The foregoing statements of the law are clearly established by acts of assembly, court decisions, and rules of this court.

Insofar as this case is concerned, the net result is that it is only in cases of assumpsit in which there is a counterclaim involving less than $100 that such counterclaim must be presented before an alderman or justice of the peace. In other cases of assumpsit, as we have indicated, and in cases of trespass as we have indicated, a defendant before an alderman or justice of the peace may present counterclaims but is not required so to do. Not being required so to do, it follows that a defendant may elect to wait and present such counterclaims upon appeal, or he may enter into another proper forum and institute a new action for his claim. Until the matters are properly before this court upon appeal, we are powerless under the law as it now is to consolidate the actions and thereby prevent duplication of costs of litigation. To decide otherwise would be to assume the power to make laws — a power which courts are sometimes prone to assume, but which is, nevertheless, a power which courts do not, and should not, have.
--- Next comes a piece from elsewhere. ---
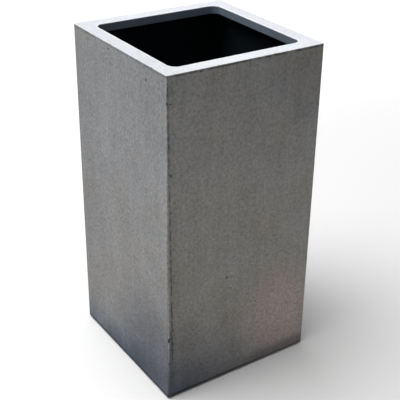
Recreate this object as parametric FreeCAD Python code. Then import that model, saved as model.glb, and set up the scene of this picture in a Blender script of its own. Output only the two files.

Our conclusion is that defendant’s answer raising questions of law must be refused. However, it will be ordered that the trial of this case shall be held at the same time as the trial of the appeal at no. A-1210 of 1940, in order to prevent further and unnecessary duplication of costs.

We have stated the law as it is, and not necessarily as we think it should be. We shall recommend legislation to this session of the legislature to correct the evils which this case shows to be existing in the present law.

*557 Order

And now, to wit, March 5, 1941, defendant’s answer raising questions of law is refused.

It is ordered, however, that this case be tried in this court at the same time as is the case at no. A-1210 of 1940 in this court — the right of opening and closing in the trial of such cases to be determined by the trial judge.